* **TASK DETAILS**:
Print the lines beginning with the one that contains "place(doorShut, 'door_shell', doorShell(), whiteGloss);" and ending with the one that contains "obj.matrix_world = world", exactly, both included, and no other lines.

* **LISTING**:
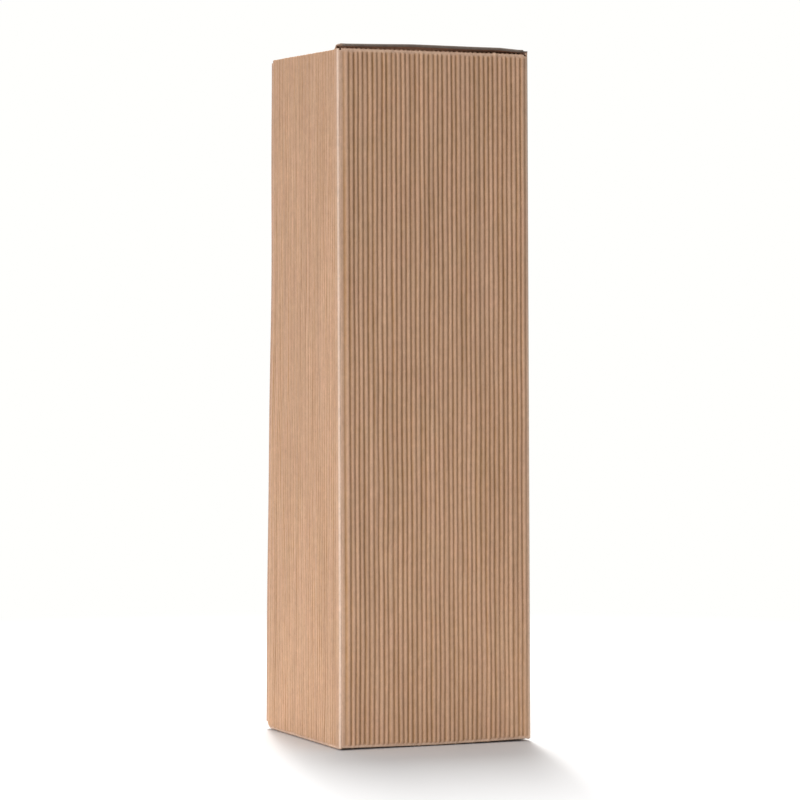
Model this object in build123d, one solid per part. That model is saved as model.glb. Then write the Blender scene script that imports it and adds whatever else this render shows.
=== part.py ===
from build123d import *
import math
import os

# Tall one-bottle box folded from one sheet of single-face corrugated board, with its flutes outside.
# Millimetres, +Z up, origin in the middle of the base. The lid hinges on the +X wall and its tuck flap
# goes inside the -X wall. The +Y and -Y walls carry the dust flaps.
# Every flap and wall is drawn in the place of the -Y wall, then turned about Z to its own side.

# Outer size, over the flute crests
width = 100.0
height = 336.0

# Board, measured from its smooth inner face
board = 1.3
crushed = 0.65
flute_pitch = 2.4
flute_root = 0.4
crest_half = 0.45
crest_drop = 0.1
fold_radius = 0.4
soft_bend = 2.0

# Flutes across one wall, from its left corner as seen from outside
wall_flutes = 39
first_flute = -46.0
crease_band = 2.4

# Gaps between layers of board that lie on each other
layer_gap = 0.1
lid_gap = 0.2

# Glue flap inside the +Y wall, in the -X corner
glue_flap_reach = 14.5
seam_edge = 49.7

# Dust flaps
dust_reach = 38.0
dust_half = 47.2
dust_tip_half = 42.0
dust_corner = 6.3
tuck_room = 45.4

# Lid and tuck flap
lid_half = 48.6
lid_flutes = 40
lid_first_flute = -48.4
tuck_fold = 47.4
tuck_reach = 21.0
tuck_half = 46.5
tuck_corner = 10.0
tuck_slant = 6.0

# Snap-lock base: one flap with a tongue, two side flaps and one flap with a slot
tongue_flap_half = 43.5
tongue_shoulder = -17.5
tongue_root_half = 35.0
tongue_half = 20.0
tongue_tip = 17.0
tongue_corner = 4.5
slotted_flap_half = 46.8
slotted_shoulder = -28.0
slot_half = 22.0
slot_bottom = -2.0
prong_outer = 37.0
prong_tip = 12.0
side_flap_half = 46.5
side_shoulder = -37.0
side_tip = -22.0
rise_start = -10.0
rise_end = 2.0
side_rise = 5.2
slotted_rise = 9.0

# Overlap of solids that are fused, and reach of the prisms that trim them
overlap = 0.1
beyond = 2 * height

# Faces of the walls and levels of the flaps
half = width / 2
wall_face = half - board
crushed_face = wall_face + crushed
fold_centre = wall_face - fold_radius
fold_outer = fold_radius + crushed
crease_end = fold_centre - crease_band
lid_face = height - board
dust_face = lid_face - lid_gap - board
rim = dust_face + crushed
tube_top = dust_face - fold_radius
base_face = board
tube_bottom = base_face + fold_radius

# Sides of the box, as the turn about Z that takes the -Y wall there
front, right, back, left = 0, 90, 180, 270


def flute_top(foot, rounded):
    """Section of one flute from foot to foot: two straight flanks and a round or a pressed flat crest."""
    middle = foot + flute_pitch / 2
    low = (middle - crest_half, board - crest_drop)
    high = (middle + crest_half, board - crest_drop)
    if rounded:
        crest = ThreePointArc(low, (middle, board), high)
    else:
        low, high = (low[0], board), (high[0], board)
        crest = Line(low, high)
    return [Line((foot, crushed), low), crest, Line(high, (foot + flute_pitch, crushed))]


def flutes(count, start, length, rounded):
    """Flutes side by side along X and running along +Y, with their crests at Z = board."""
    end = start + count * flute_pitch
    edges = [Polyline((end, crushed), (end, flute_root), (start, flute_root), (start, crushed))]
    for i in range(count):
        edges += flute_top(start + i * flute_pitch, rounded)
    section = Plane.XZ * make_face(Curve() + edges)
    return extrude(section, amount=length, dir=(0, 1, 0))


def folded_sheet(points, radii, outside, half_width):
    """Crushed board in the YZ plane, from the path of its inner face and the side that is outside."""
    path = FilletPolyline(*points, radius=radii)
    section = make_face(offset(path, amount=crushed, side=outside, closed=True))
    return extrude(Plane.YZ * section, amount=half_width, both=True)


def prism(points):
    """Tall prism on an outline in the XY plane."""
    return extrude(make_face(Polyline(*points, close=True)), amount=beyond, both=True)


def mirrored(points):
    """The points, then their mirror images in reverse: an outline symmetric about X = 0."""
    return points + [(-x, y) for x, y in reversed(points)]


def level(layer):
    """Height of the inner face of a base flap, counted in layers from the table."""
    return base_face + layer * (board + layer_gap)


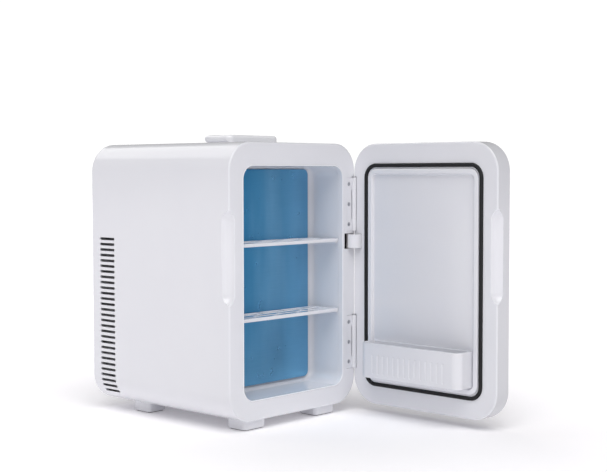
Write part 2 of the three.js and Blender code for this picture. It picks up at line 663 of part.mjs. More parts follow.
place(cabinet, 'outer_shell', outerShell(), whiteGloss);
place(cabinet, 'front_frame', frontFrame(), whiteGloss);
place(cabinet, 'inner_liner', innerLiner(), whiteSatin);
place(cabinet, 'foam_insulation', foamInsulation(), foamYellow);
place(cabinet, 'cold_plate', coldPlate(), blueFilm);
place(cabinet, 'cold_block', coreBlock(plate.front + plate.thick + gap, foamBack), aluminium);
place(cabinet, 'peltier_module', coreBlock(peltierFront, peltierRear), ceramic);
place(cabinet, 'heat_sink', heatSink(), aluminium);
place(cabinet, 'fan_housing', fanHousing(), blackPlastic);
place(cabinet, 'fan_rotor', fanRotor(), blackPlastic, [0, 0, core.z]);
place(cabinet, 'rear_cover', rearCover(), whiteSatin);
place(cabinet, 'mains_inlet', mainsInlet(), blackPlastic, [inlet.x, 0, inlet.z]);
place(cabinet, 'dc_socket', dcSocket(), blackPlastic, [socket.x, 0, socket.z]);
place(cabinet, 'switch_housing', switchHousing(), blackPlastic, [rocker.x, 0, rocker.z]);
place(cabinet, 'switch_rocker', switchRocker(), greyPlastic, [rocker.x, rocker.pivot, rocker.z]);
place(cabinet, 'control_board', controlBoard(), boardGreen);

for (const [side, sign] of [['left', -1], ['right', 1]]) {
  for (const [name, end] of Object.entries(foot.ends)) {
    const at = [(sign * (end.inner + end.outer)) / 2, end.start + foot.depth / 2, 0];
    place(cabinet, `foot_${name}_${side}`, footBlock(end), whiteSatin, at);
    place(cabinet, `foot_pad_${name}_${side}`, footPad(end), blackRubber, at);
  }
  for (const [level, z] of [['low', coverScrews.low], ['high', coverScrews.high]]) {
    const turned = screw(3, 14).rotate([180, 0, 0]);
    const at = [sign * coverScrews.x, cover.rear + gap + screwHeadThick, z];
    place(cabinet, `cover_screw_${level}_${side}`, turned, steel, at);
  }
}

for (const [level, middle] of Object.entries(hingeMiddles)) {
  place(cabinet, `hinge_leaf_${level}`, cabinetLeaf(), whiteSatin, [0, 0, middle]);
  place(cabinet, `hinge_pin_${level}`, hingePin(), steel, [hinge.x, hinge.y, middle]);
  place(doorShut, `door_hinge_leaf_${level}`, doorLeaf(), whiteSatin, [0, 0, middle]);
  hinge.leaf.screws.forEach((offset, i) => {
    const at = [hinge.leaf.screwX, hinge.leaf.seat + 0.1, middle + offset];
    place(cabinet, `hinge_screw_${level}_${i + 1}`, screw(2.5, 8.5), steel, at);
  });
}

const [catchLeft, catchRight] = [magnet.x - magnet.half, magnet.x + magnet.half];
const catchPlate = block(catchLeft, catchRight, wall + gap, wall + 1.8, magnet.bottom, magnet.top);
place(cabinet, 'catch_plate', catchPlate, steel);
for (const [level, top] of Object.entries(shelf.tops)) {
  place(cabinet, `shelf_${level}`, shelfPlate(), whiteSatin, [0, 0, top]);
}

place(cabinet, 'carry_handle', carryHandle(), whiteSatin);
for (const [side, sign] of [['left', -1], ['right', 1]]) {
  const mirrored = (piece) => (sign < 0 ? piece.mirror([1, 0, 0]) : piece);
  place(cabinet, `handle_lug_${side}`, mirrored(handleLug()), whiteSatin);
  place(cabinet, `handle_pin_${side}`, mirrored(handlePin()), steel);
}

place(doorShut, 'door_shell', doorShell(), whiteGloss);
place(doorShut, 'door_liner', doorLiner(), whiteGloss);
place(doorShut, 'door_foam', doorFoam(), foamYellow);
place(doorShut, 'door_gasket', doorGasket(), blackRubber);
place(doorShut, 'door_stay', doorStay(), whiteSatin);
place(doorShut, 'door_bin', doorBin(), whiteSatin);
place(doorShut, 'door_magnet', magnetBar(0), blackPlastic);

// the origin is the middle of the fridge's box, on the surface that it stands on
fridge.updateMatrixWorld(true);
const box = new THREE.Box3().setFromObject(fridge, true);
const centre = box.getCenter(new THREE.Vector3());
fridge.position.set(-centre.x, -centre.y, -box.min.z);

export default fridge;
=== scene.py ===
import json
import math

import bmesh
import bpy
from mathutils import Matrix, Vector


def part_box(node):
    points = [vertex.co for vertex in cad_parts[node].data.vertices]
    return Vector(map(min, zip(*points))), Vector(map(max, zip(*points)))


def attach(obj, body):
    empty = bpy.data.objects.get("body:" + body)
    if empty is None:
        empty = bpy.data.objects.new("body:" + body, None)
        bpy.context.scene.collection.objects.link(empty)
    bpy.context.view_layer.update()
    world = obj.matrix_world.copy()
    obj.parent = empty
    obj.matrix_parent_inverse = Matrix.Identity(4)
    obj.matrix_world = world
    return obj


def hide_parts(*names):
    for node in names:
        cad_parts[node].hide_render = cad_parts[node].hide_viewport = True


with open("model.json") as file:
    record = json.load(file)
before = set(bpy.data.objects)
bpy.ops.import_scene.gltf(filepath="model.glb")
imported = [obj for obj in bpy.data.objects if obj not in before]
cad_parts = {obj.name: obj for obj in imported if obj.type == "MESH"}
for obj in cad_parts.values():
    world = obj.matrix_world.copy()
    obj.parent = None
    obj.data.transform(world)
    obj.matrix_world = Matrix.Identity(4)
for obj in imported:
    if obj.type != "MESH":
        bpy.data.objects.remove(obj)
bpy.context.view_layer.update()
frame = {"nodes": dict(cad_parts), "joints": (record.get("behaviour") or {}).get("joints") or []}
scene = bpy.context.scene
millimetre = 0.001

# Pieces are drawn in millimetres in the cabinet's own frame: x across it, y from its front face to its
# rear, z up from the underside of its shell. The door's pieces are drawn shut and turned open in place.
faceLow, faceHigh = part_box("front_frame")
cabinetOrigin = Vector(((faceLow.x + faceHigh.x) / 2, faceLow.y, faceLow.z))
cabinetPlace = Matrix.Translation(cabinetOrigin) @ Matrix.Scale(millimetre, 4)
doorJoint = next(joint for joint in frame["joints"] if joint["name"] == "door_hinge")
hingeAxis = Matrix.Translation(Vector(doorJoint["pos_m"]))
doorOpen = math.radians(-doorJoint["range_deg"][0])
doorPlace = hingeAxis @ Matrix.Rotation(doorOpen, 4, "Z") @ hingeAxis.inverted() @ cabinetPlace
hingeX, hingeY = (cabinetPlace.inverted() @ Vector(doorJoint["pos_m"])).xy


def boxIn(place, node):  # a CAD node's lowest and highest corner, in a drawing frame
    back = place.inverted()
    corners = [back @ vertex.co for vertex in frame["nodes"][node].data.vertices]
    low = Vector([min(corner[axis] for corner in corners) for axis in range(3)])
    high = Vector([max(corner[axis] for corner in corners) for axis in range(3)])
    return low, high


def cabinetBox(node):
    return boxIn(cabinetPlace, node)


def doorBox(node):
    return boxIn(doorPlace, node)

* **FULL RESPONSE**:
place(doorShut, 'door_shell', doorShell(), whiteGloss);
place(doorShut, 'door_liner', doorLiner(), whiteGloss);
place(doorShut, 'door_foam', doorFoam(), foamYellow);
place(doorShut, 'door_gasket', doorGasket(), blackRubber);
place(doorShut, 'door_stay', doorStay(), whiteSatin);
place(doorShut, 'door_bin', doorBin(), whiteSatin);
place(doorShut, 'door_magnet', magnetBar(0), blackPlastic);

// the origin is the middle of the fridge's box, on the surface that it stands on
fridge.updateMatrixWorld(true);
const box = new THREE.Box3().setFromObject(fridge, true);
const centre = box.getCenter(new THREE.Vector3());
fridge.position.set(-centre.x, -centre.y, -box.min.z);

export default fridge;
=== scene.py ===
import json
import math

import bmesh
import bpy
from mathutils import Matrix, Vector


def part_box(node):
    points = [vertex.co for vertex in cad_parts[node].data.vertices]
    return Vector(map(min, zip(*points))), Vector(map(max, zip(*points)))


def attach(obj, body):
    empty = bpy.data.objects.get("body:" + body)
    if empty is None:
        empty = bpy.data.objects.new("body:" + body, None)
        bpy.context.scene.collection.objects.link(empty)
    bpy.context.view_layer.update()
    world = obj.matrix_world.copy()
    obj.parent = empty
    obj.matrix_parent_inverse = Matrix.Identity(4)
    obj.matrix_world = world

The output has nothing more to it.